Your capacity to learn can be improved by:
• being motivated
• having a clear purpose
• analysing how you do things
• being willing to try new things
• recognising what works best for you.
If you take some time to think through how you as an individual learn effectively, you’ll find that:
• studying will be more enjoyable
• it will be easier to understand course material
• You’ll tend to remember course themes, concepts or techniques, which will help when you come to write assignments or prepare for exams.
Finding out about how you learn can help you to develop study techniques that suit your needs and the task at hand. Improving your study strategies will save you time, lighten your workload and help to improve the quality of your work.
Spend a bit of time taking stock while you’re studying. You’ll be able to recognise and build on your strengths and make sensible decisions about how to deal with problems. Learning from feedback on your course assignments, reflecting and being prepared to try new things are important aspects of being an independent and effective learner.
It is also important to keep in mind two things about learning.
• There is no single method of learning that guarantees success. How you learn best depends on many different factors, and you need to find out which approaches to learning and study techniques work well for you – this also depends on the situation or task at hand.
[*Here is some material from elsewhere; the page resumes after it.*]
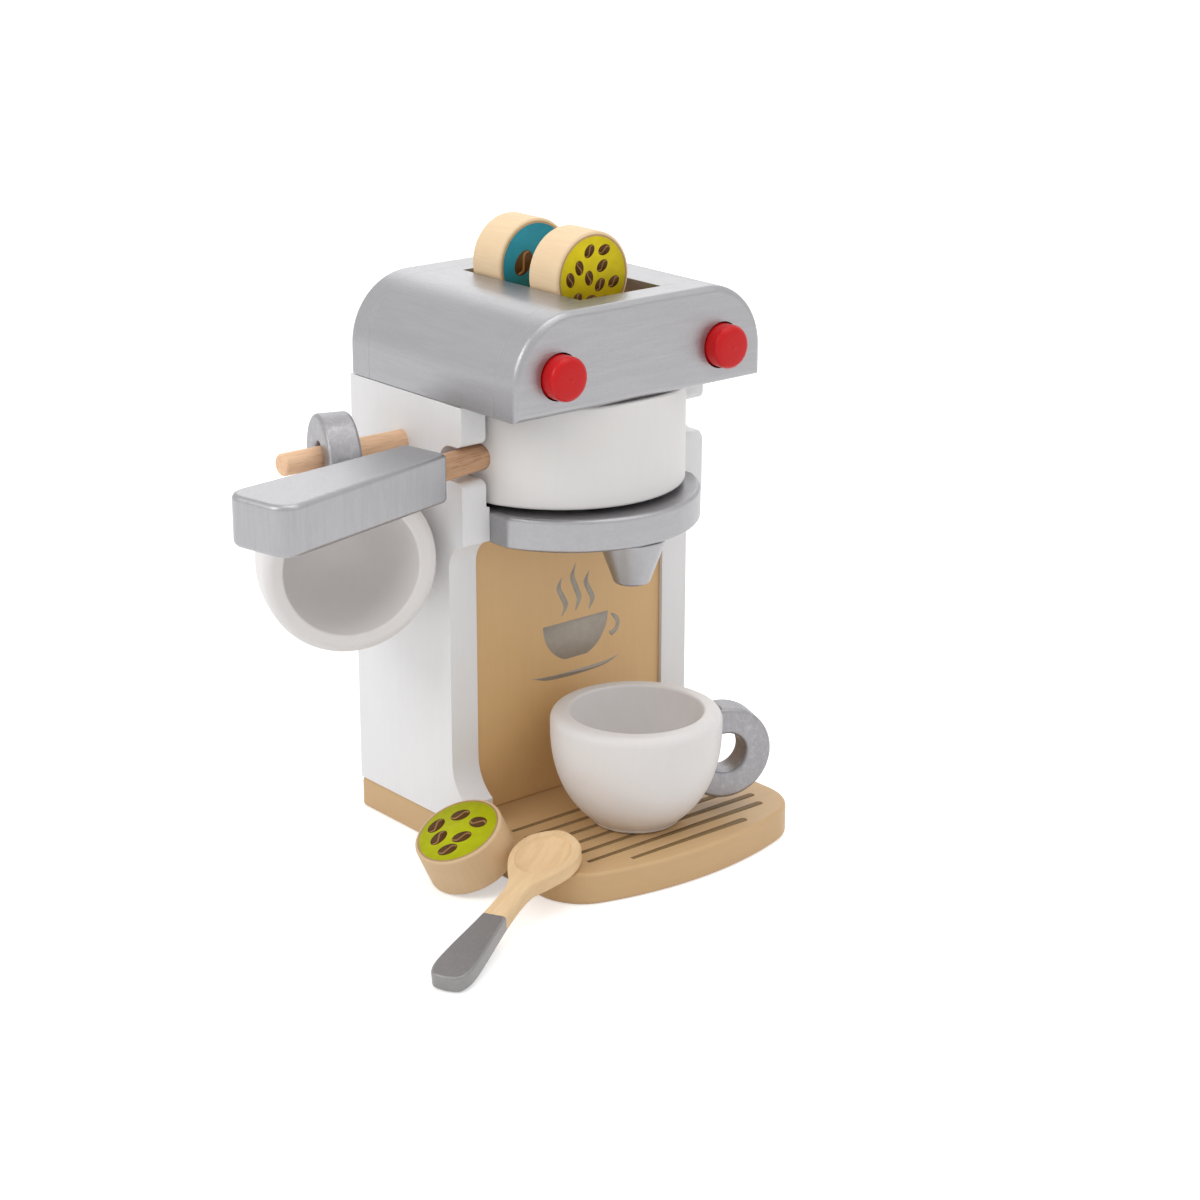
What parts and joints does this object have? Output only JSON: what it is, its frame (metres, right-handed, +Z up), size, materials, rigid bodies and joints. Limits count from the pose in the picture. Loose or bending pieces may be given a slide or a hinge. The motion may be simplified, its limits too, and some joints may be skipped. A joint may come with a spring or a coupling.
{
  "type": "toy coffee maker",
  "caption": "Wooden toy espresso machine: tray board, side panels, arched housing with pod slot and push buttons, swinging brew handle, spout, cups, pods and spoon.",
  "frame": {"origin": "middle of the base board's underside, on the surface that the toy stands on", "axes": "+Z up, -Y the front with the tray and buttons, +X to the right seen from the front"},
  "size_m": [0.2094, 0.15, 0.2258],
  "materials": {
    "white_paint": "white satin paint on wood",
    "silver_paint": "silver metallic satin paint on wood",
    "tan_paint": "tan satin paint on wood",
    "gold_paint": "gold-tan satin paint on wood",
    "beech": "bare turned beech",
    "birch": "bare light wood",
    "red_gloss": "red gloss paint on wood",
    "spring_steel": "bright spring wire"
  },
  "bodies": {
    "stand": {"base_board": "tan_paint", "left_side_panel": "white_paint", "right_side_panel": "white_paint", "front_panel": "gold_paint", "back_panel": "white_paint", "brew_plate": "silver_paint", "spout": "silver_paint", "drum_axle": "beech", "side_peg": "beech", "housing_front_board": "silver_paint", "housing_back_board": "silver_paint", "housing_hood": "silver_paint", "housing_floor": "birch", "pod_trough": "birch", "left_spring_block": "birch", "right_spring_block": "birch", "left_spring": "spring_steel", "right_spring": "spring_steel"},
    "brew_head": {"brew_drum": "white_paint", "handle_dowel": "beech", "brew_handle": "silver_paint"},
    "left_button": {"left_button": "red_gloss"},
    "right_button": {"right_button": "red_gloss"},
    "tray_cup": {"tray_cup": "white_paint", "tray_cup_handle": "silver_paint"},
    "hanging_cup": {"hanging_cup": "white_paint", "hanging_cup_handle": "silver_paint"},
    "yellow_pod": {"yellow_pod": "birch"},
    "blue_pod": {"blue_pod": "birch"},
    "green_pod": {"green_pod": "birch"},
    "spoon": {"spoon": "birch"}
  },
  "joints": [
    {"name": "brew_head_turn", "type": "hinge", "parent": "stand", "child": "brew_head", "pos_m": [0, 0.01455, 0.15], "axis": [0, 0, 1], "range_deg": [0, 158.6]},
    {"name": "left_button_press", "type": "slide", "parent": "stand", "child": "left_button", "axis": [0, 1, 0], "range_m": [0, 0.004], "stiffness_N_per_m": 150, "springref_m": -0.003, "deforming": ["left_spring"]},
    {"name": "right_button_press", "type": "slide", "parent": "stand", "child": "right_button", "axis": [0, 1, 0], "range_m": [0, 0.004], "stiffness_N_per_m": 150, "springref_m": -0.003, "deforming": ["right_spring"]},
    {"name": "tray_cup_lift", "type": "slide", "parent": "stand", "child": "tray_cup", "axis": [0, -0.8, 0.6], "range_m": [0, 0.12]},
    {"name": "hanging_cup_pull", "type": "slide", "parent": "stand", "child": "hanging_cup", "axis": [-1, 0, 0], "range_m": [0, 0.05]},
    {"name": "yellow_pod_lift", "type": "slide", "parent": "stand", "child": "yellow_pod", "axis": [0, 0, 1], "range_m": [0, 0.03]},
    {"name": "blue_pod_lift", "type": "slide", "parent": "stand", "child": "blue_pod", "axis": [0, 0, 1], "range_m": [0, 0.03]},
    {"name": "green_pod_lift", "type": "slide", "parent": "stand", "child": "green_pod", "axis": [0, 0, 1], "range_m": [0, 0.05]},
    {"name": "spoon_lift", "type": "slide", "parent": "stand", "child": "spoon", "axis": [0, 0, 1], "range_m": [0, 0.05]}
  ]
}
• Although we all differ in the way we learn, there are key approaches and methods that tend to be effective for many of us (e.g. active reading and being creative in taking notes).
Although there are approaches to learning that seem to work well for a range of study activities, you’ll find that particular subjects do require the development of particular learning skills. For example, you can try to learn computer programming by reading about it (there are books on computer languages), but it is easier and more appropriate to learn by actually programming and writing computer programs.
Disciplines or subjects such as history, business studies or biology have particular research traditions, academic practices and conventions. This means that you’ll find generic ways of learning and studying that are valuable, but if you’re taking a particular programme, or specialising in a subject area you’ll become increasingly familiar with the practices of the discipline and the study approaches that are required. For example, psychology students have to become well-versed in research methods that are used in psychology. If a student writes up say, an experimental report for their psychology course, they need to adhere to the guidelines for report writing, which relate to the accepted practices of reporting research studies in the field.
If you move between different subject areas (from say, art history to a science course) then you’ll need to recognise that the established practices of the discipline will feel rather unfamiliar. You’ll need to give yourself time to develop the particular skills that a new subject requires. For example, in taking science courses you’ll need to become familiar with interpreting complex graphs – a skill that is not likely to be needed in arts-based disciplines.
Your course guide or materials include learning outcomes that outline the key intellectual, practical and professional skills you should gain on the course.
These skills are usually categorised into four groups.
• Knowledge and understanding. Gaining specific knowledge related to a particular subject (e.g. facts and concepts in scientific areas).
• Cognitive skills. Thinking skills, such as problem solving and analysis.
• Practical and professional skills. Skills related to a vocational area (e.g. web design or lesson planning).
• Key skills. Skills gained as a result of study, such as communication skills and time management.
These can help you to be clear about what you’ll be learning on a course, and the kinds of skills that you’ll develop.
Your Learning History
There are key factors that are likely to affect you as a learner and your approach to learning and studying. These include:
• your experiences as a learner, both in formal settings (e.g. at school) and informally, through unstructured or unexpected learning experiences (e.g. learning at a museum)
• your motivations (such as the reasons why you are taking a particular course of study)
• your feelings or emotions, which can relate to your previous experiences of learning
• your existing strengths, preferences, habits or skills.
These factors can influence how you experience and engage with your current study, and have implications for the study techniques that you tend to use (which may or may not be effective).